To close the forum, the moderators led a lightening round in which each candidate was given 20 seconds to answer two simple questions. One question was for each candidate to name the top three concerns for the revival of Camden's Neighborhoods.Here were their responses:
Candidate Angel Cordero
- Crime & Corruption
Candidate Roberto Feliz
- Economic Development
- Improving level of services
Candidate Dana Redd
- Public Safety
Candidate Mujiba Salaam Parker
After the lighting round, Reverend Anderson again turned focus to the voters of Camden. "The power is in our hands." He stressed that Camden voters are taking this election seriously and that CCOP plans to conduct a series of voter education and turnout events.
Fr. Gerard Marable, pastor of St. Bartholomew's Church and CCOP clergy leader then closed the meeting, "We began with prayer and will close with prayer." Fr. Gerard's words filled the church with powerful images and words, "...Let the soul of Camden breath the breath divine, let the heart of Camden beat the drumbeat of justice, and let the mind of Camden come together..."
1. One of the main reasons the State of NJ took control over the city of Camden was the fact that local government was incapable of doing business. What would you do as Mayor that is different from what was done prior to the state takeover to make Camden better?

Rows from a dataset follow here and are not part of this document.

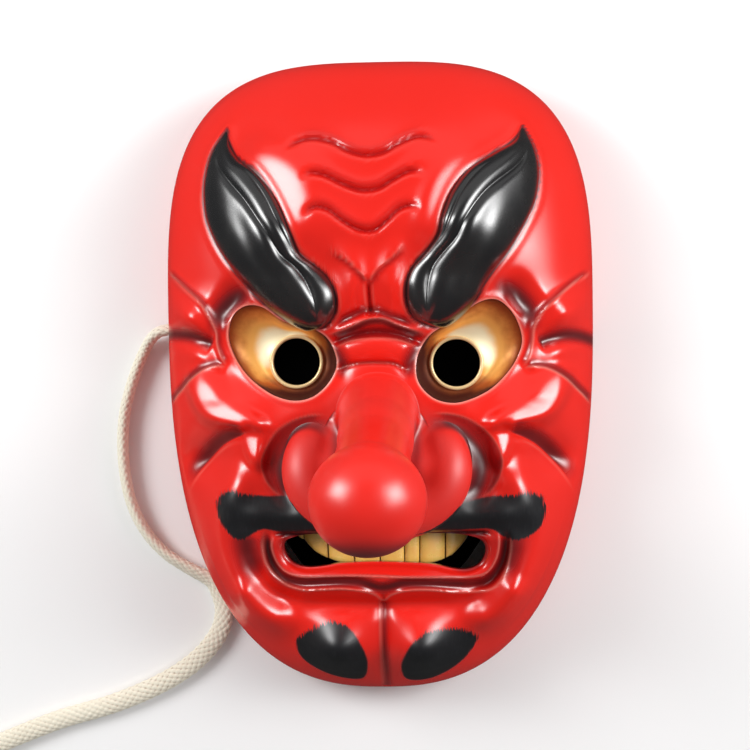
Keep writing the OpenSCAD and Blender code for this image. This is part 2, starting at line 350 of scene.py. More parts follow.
def swell(skin):
    """The face's large swellings and hollows, as in the CAD source, and a fuller forehead."""
    for place, height, spread in (((42, 62), 4, (20, 30)), ((8, 42), 5, (9, 11)), ((36, 8), -9, (24, 15)),
                                  ((76, 26), 4, (9, 8)), ((60, -14), 5, (15, 12)), ((66, -34), -7, (15, 8)),
                                  ((54, -72), 6, (11, 30)), ((20, -94), -4, (26, 5)),
                                  ((17, -114), 6, (12, 12))):
        skin.bumps(place, height, spread)
    skin.bump((0, -84), 5, (38, 5))
    # The forehead falls off beside the brows
    across = 1 - smoothstep(20, 58, np.abs(skin.x))
    skin.z += 10 * across * smoothstep(38, 62, skin.y) * (1 - smoothstep(84, 122, skin.y))


def carve(skin):
    """The folds, wrinkles, lips and grooves."""
    carve_forehead(skin)
    carve_root(skin)
    carve_eyes(skin)
    carve_temples(skin)
    carve_cheeks(skin)
    carve_mouth(skin)


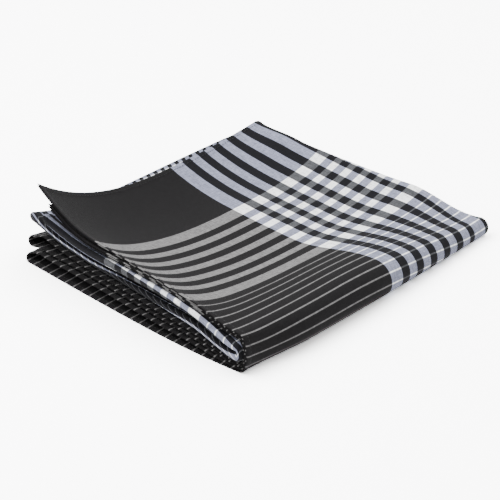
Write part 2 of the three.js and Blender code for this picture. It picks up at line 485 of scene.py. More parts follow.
        rise, first = self.turned(np.zeros_like(share_x), first_half, first_turn)
        layer, second, third, last = stack_up(rise)
        nose_layer = stack_up(np.zeros_like(share_x))[0]
        belly = np.where(
            nose_layer < self.middle_layer, self.lower_belly * np.sin(np.pi * share_y), 0.0
        )
        end = lerp(
            layer_value("end_back", nose_layer),
            layer_value("end", nose_layer),
            (1 - share_y) ** self.end_fade_back,
        )
        x = self.length * share_x + (end - belly) * (1 - share_x) ** self.shift_fade
        front = layer_value("front", layer) * (1 - share_y) ** self.shift_fade
        front = front * (1 - share_x**self.front_fade_power)
        y = self.depth * share_y + front
        x, y = np.broadcast_arrays(x, y)
        gap = self.height(x, y, nose_layer + 0.5) - self.height(x, y, nose_layer - 0.5)
        nose_reach = gap / 2 * (first / first_half)
        front_reach = second * self.front_fold_pitch(x, y, nose_layer)
        last_reach = last * self.pitch(np.full(x.shape, self.length), y)
        last_reach = last_reach * lerp(
            self.front_reach_share, 1.0, smooth(y, 0, self.front_reach_end)
        )
        x = x + last_reach - nose_reach
        back_reach = third * self.pitch(x, np.full(y.shape, self.depth))
        y = y + back_reach - front_reach
        z = self.height(x, y, layer)
        x, y = self.pushed(x, y)
        return np.stack([x + self.plan_start[0], y + self.plan_start[1], z], axis=-1)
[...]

2. It is widely understood that there are political systems in the city of Camden that have a powerful influence and leverage over local officials. Being that you will be Mayor chosen by the people and for the people, when it comes down to choosing between the interests of these political systems and the interests of Camden residents, what will you do?
1. Neighborhood services are the life-blood of our neighborhoods. The current state of these services is extremely poor, which results in the disparity between suburban neighborhoods and Camden neighborhoods. How would you remediate this problem?
2. It is understood that the city has targeted 5 Camden neighborhoods for development, resources, and attention from officials. Starting on your first day of work, how will you ensure the improved delivery of the basic services (trash pick-up, resurfacing of roads, lighting, landscaping, painting, etc...) to the rest of the city while you move on of those 5 areas?
3. How will you work with our State Government to ensure the Camden Home Improvement Program receives additional funding to expand the program to more Camden homeowners?
4. Youth are important, recreational and educational enrichment for youth are important. What do you see as the greatest need in relation to the points of educational enrichment and recreational opportunities for youth in the city of Camden? What realistic goals can you accomplish in your first year as mayor?
1. Throughout the year, residents, homeowners, youth, and institutions talk with the city about needed services. All too frequently the response is the same, "We don't have any money." As Mayor how will you respond to these questions given the challenging financial times?
Abandoned Properties & Vacant Lots
1. The city of Camden continues to suffer from an epidemic of abandoned properties and vacant lots. Some of these need rehab and some need demolition. What will you realistically do as Mayor to address these properties in your first year?
2. Camden has an excellent resource in its Non-profits and community development corporations; however, due to current policies and laws their work is blocked. What will you do as Mayor to break-up this log jam, so that the non profits can do their part in reviving our neighborhoods?
1. There have been countless initiatives and programs designed to address public safety in Camden (Weed & Seed, Neighborhood Watch, District Collaborative Council Boards, etc.) but due to a lack of commitment and resources they do not fulfill their potential. How will you direct long-term and sustainable efforts to address public safety in all of our neighborhoods?